BEIJING, July 18 (Xinhua) -- China will take targeted measures to implement production halts on high energy-consuming industrial companies in a bid to encourage more environmentally friendly production, the Economic Information Daily reported Thursday.
Authorities are mulling a rating scheme for firms in 15 key industries including steel, coal and cement, and those with the highest pollutant emissions will be subject to the strictest production limits, the Xinhua-run newspaper said.
Those with an A-rating, the highest, will be required to suspend production only in extreme weather, while the C-rated companies will be subject to additional bans during the winter heating season, when pollution is the most severe.
Such measures will incentivize some high energy-consuming companies to upgrade their pollution-control facilities, analysts said.
China has launched a series of campaigns to fight pollution and environmental degradation, with thousands of officials punished for environmental damage following inspections by central authorities.

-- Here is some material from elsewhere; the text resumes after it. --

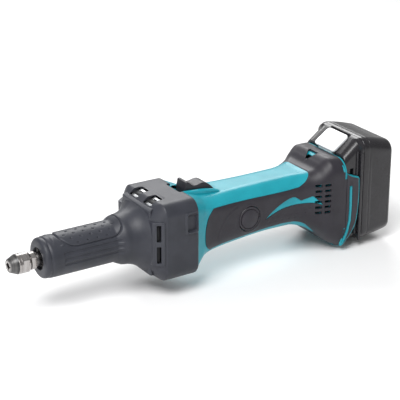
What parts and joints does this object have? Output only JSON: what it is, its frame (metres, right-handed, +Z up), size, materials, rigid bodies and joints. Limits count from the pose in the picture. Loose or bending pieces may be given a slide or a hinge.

While implementing strict policies, authorities have reiterated that no "one-size-fits-all" approach should be adopted to address environmental issues, and blanket shutdowns of industrial activities are not acceptable.
According to Liu Bingjiang, an official with the Ministry of Ecology and Environment, the rating scheme would address the "bad money drives out good" problem, as some high-emission steel firms currently invest far less in environmental protection than their low-emission counterparts.
"There is no way to implement the same control policies with these companies," Liu said.
China will continue to implement strict production control policies during this coming winter as the country is expected to meet many environmental targets next year, said Li Xinchuang, head of the China Metallurgical Industry Planning and Research Institute.